Hi Doug, You should check this out. It has saved my butt a few times in what could have been some nasty incidents.
This one I have has both temperature and pressure alerts – most of the time it is the temp alert that indicates a nasty blow out on the way.
They also show that Trailer Aid item:
Thanks Andy, and not that bad a price! They didn’t really answer the battery question, so I will check into this more. Thanks a mil!
Here is the battery answer.
Very helpful. Thanks, Andy!
Thank heaven for Coach Net! What would we travelers do without them? Glad there was no more damage done.
We’d have permanent rest homes beside the Interstate, is what! A flat with a previous owner hammered an inner fender liner pretty good, so this isn’t the trailer’s first tire mishap. Just shows to go ya that upping the weight class rating, topping out the pressure and never exceeding 60 MPH may eliminate overstress blowouts, but there’s little defense against a random puncture.
Glad all worked out well.

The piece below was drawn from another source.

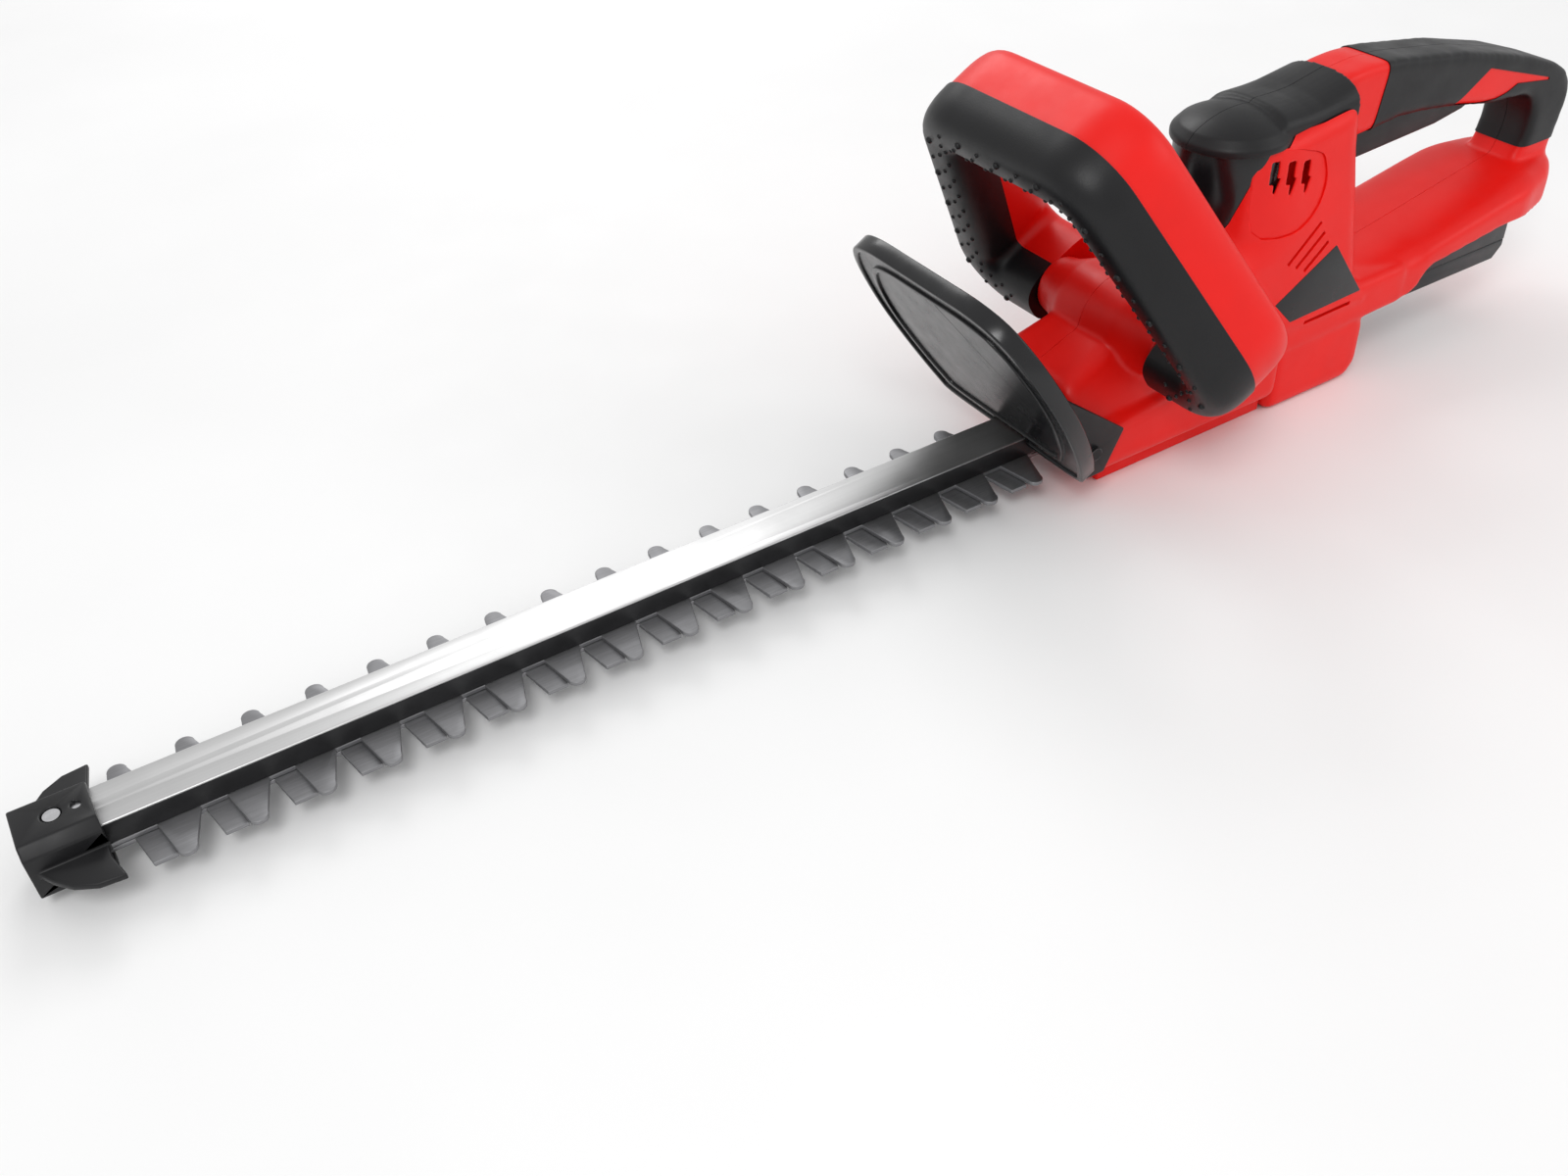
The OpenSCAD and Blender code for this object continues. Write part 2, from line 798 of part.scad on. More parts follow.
module trigger() {
    color([0.08, 0.08, 0.09]) place() difference() {
        union() {
            slab([[365, 106], [372, 104.5], [400, 106], [440, 108], [462, 111.5], [468, 114],
                [468, 123], [440, 125], [400, 128], [365, 128]], -8, 8);
            pin_y(pivot_x, pivot_z, 4.4, -8, 8);
        }
        pin_y(pivot_x, pivot_z, 2.05, -10, 10);
        block(380, 392, -4, 4, 120, 140);
    }
}

module trigger_pin() {
    color("silver") place() pin_y(pivot_x, pivot_z, 2, -11, 11);
}

module trigger_spring() {
    turns = 11;
    pitch = 2.8;
    wire = 0.9;
    color("silver") place() for (i = [0 : turns - 1]) translate([386, 0, 120.8 + i * pitch])
        rotate_extrude() translate([2.8, 0]) circle(r = wire / 2);
}

module switch_module() {
    color([0.2, 0.2, 0.22]) place() difference() {
        block(393, 422, -8, 8, 134.5, 147);
        pin_z(400, 0, 2.05, 130, 144);
    }
}

module switch_plunger() {
    color("white") place() pin_z(400, 0, 2, 128.3, 137.5);
}

// ---------------------------------------------------------------- battery

pack_outline = [[pack_front_x, pack_z], [485, pack_z], [pack_rear_x, 28], [pack_rear_x, 43.6],
    [400, 43.6], [pack_front_x, 40.5]];

module pack_solid(inset) {
    slab(pack_outline, -pack_half + inset, pack_half - inset);
}

module cell_bores(r) {
    for (i = [0 : 4]) pin_y(pack_front_x + 11.6 + i * cell_pitch, cell_z, r, -32.7, 32.7);
}

module pack_lower() {
    color([0.14, 0.14, 0.15]) place() difference() {
        intersection() {
            pack_solid(0);
            block(380, 500, -50, 50, pack_z - 1, cell_z);
        }
        cell_bores(cell_r + 0.1);
        latch_room();
    }
}

module pack_upper() {
    color([0.1, 0.1, 0.11]) place() difference() {
        intersection() {
            pack_solid(0);
            block(380, 500, -50, 50, cell_z, 70);
        }
        cell_bores(cell_r + 0.1);
        latch_room();
        for (s = [-1, 1]) block(380, 389.2, s * 12 - 1.5, s * 12 + 1.5, 33, 37);
    }
}

module pack_cells() {
    color("steelblue") place() cell_bores(cell_r);
}

module latch_room() {
    block(483, 500, -13, 13, 28, 41);
}

module pack_latch() {
    color([0.3, 0.3, 0.32]) place() block(484, 493.6, -12.5, 12.5, 31.2, 40.4);
}

module latch_spring() {
    color("silver") place() for (i = [0 : 2]) translate([488, 0, 28.5 + 1.1 * i])
        rotate_extrude() translate([2.6, 0]) circle(r = 0.4);
}

module terminal_block() {
    color([0.15, 0.15, 0.15]) place() {
        block(373, 386, -20, 20, 26, 37);
        for (s = [-1, 1]) block(385.9, 388.8, s * 12 - 0.6, s * 12 + 0.6, 34, 36);
    }
}

// ---------------------------------------------------------------- parts

guide_bar();
bar_cover();
upper_blade();
lower_blade();
blade_bolts();
blade_washers();
blade_nuts();
tip_guard();
tip_screws();
gearbox_case();
gearbox_plate();
drive_gear();
gear_axle();
axle_washer();
motor_pinion();
motor_shaft();
motor_can();
motor_end_cap();
motor_screws();
cooling_fan();
blade_seal();
housing_left();
housing_right();
motor_cap_left();
motor_cap_right();
barrel_cover();
vent_panel_left();
vent_panel_right();
label_left();
label_right();
base_cover();
base_screws();
hand_guard();
guard_bracket_left();
guard_bracket_right();
guard_screws();
handle_front_shell();
handle_rear_shell();
handle_screws();
grip_pad_left();
grip_pad_right();
post_pad_left();
post_pad_right();
trigger();
trigger_pin();
trigger_spring();
switch_module();
switch_plunger();
housing_screws();
terminal_block();
pack_lower();
pack_upper();
pack_cells();
pack_latch();
latch_spring();
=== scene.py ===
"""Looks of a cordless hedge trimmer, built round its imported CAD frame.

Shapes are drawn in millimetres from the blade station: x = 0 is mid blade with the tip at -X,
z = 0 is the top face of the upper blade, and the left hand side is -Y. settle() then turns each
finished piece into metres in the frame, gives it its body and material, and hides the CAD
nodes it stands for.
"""
import json
from math import cos, hypot, pi, radians, sin

import bmesh
import bpy
from mathutils import Matrix, Vector


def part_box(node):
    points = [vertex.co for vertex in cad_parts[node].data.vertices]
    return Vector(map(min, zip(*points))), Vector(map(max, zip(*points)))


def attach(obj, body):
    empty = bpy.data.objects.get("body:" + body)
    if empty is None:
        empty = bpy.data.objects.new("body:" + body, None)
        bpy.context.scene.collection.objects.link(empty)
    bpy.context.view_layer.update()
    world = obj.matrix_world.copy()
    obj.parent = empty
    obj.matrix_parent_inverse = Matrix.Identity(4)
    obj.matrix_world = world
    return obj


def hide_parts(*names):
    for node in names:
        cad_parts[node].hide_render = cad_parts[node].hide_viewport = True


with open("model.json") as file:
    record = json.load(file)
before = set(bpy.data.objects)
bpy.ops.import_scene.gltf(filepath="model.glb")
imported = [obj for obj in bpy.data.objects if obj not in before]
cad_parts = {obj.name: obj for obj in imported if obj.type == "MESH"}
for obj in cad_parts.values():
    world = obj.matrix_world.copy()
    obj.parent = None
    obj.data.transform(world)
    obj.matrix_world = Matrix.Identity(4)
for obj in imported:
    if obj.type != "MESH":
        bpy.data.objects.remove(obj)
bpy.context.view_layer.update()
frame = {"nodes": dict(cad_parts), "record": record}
MM = 0.001
TIP_X = -373.0
STATION = Vector((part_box("tip_guard")[0][0] - TIP_X * MM, 0.0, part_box("upper_blade")[1][2]))
TO_FRAME = Matrix.Translation(STATION) @ Matrix.Scale(MM, 4)
TO_STATION = TO_FRAME.inverted()

# ------------------------------------------------------------------ sizes in millimetres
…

Those things can really do some damage. It pays to be vigilant. I shudder every time someone towing a 5’er passes me clocking around 70-75. Happens alot as you know.
Thanks Roger, and you bet it does! I got spooked last year on my return trip after passing three trailers with popped tires, two of which had blown past me earlier at the speed limit. Few seem to know that all RVs are inherently close to their tire load rating 100% of the time, that the majority will have at least one tire over its limit due to how the thing is set and loaded up, and that the load rating for all tires on all travel trailers etc is at 60 MPH at maximum pressure. They can and do certainly go faster, but their weight capacity at higher speeds radically decreases due to heat. So if your tire is already close to the max it can carry, those speed vs capacity lines cross pretty quickly, and the tire reacts to the speed-induced overload. And you don’t need a big ol’ 5’er to do it, either – one of those RVs on the side of the road was a little Casita. I’ve bumped my tires from C to D-rated for a little more margin, and they were at excellent temperature when checked shortly before, so that’s where the puncture theory comes in.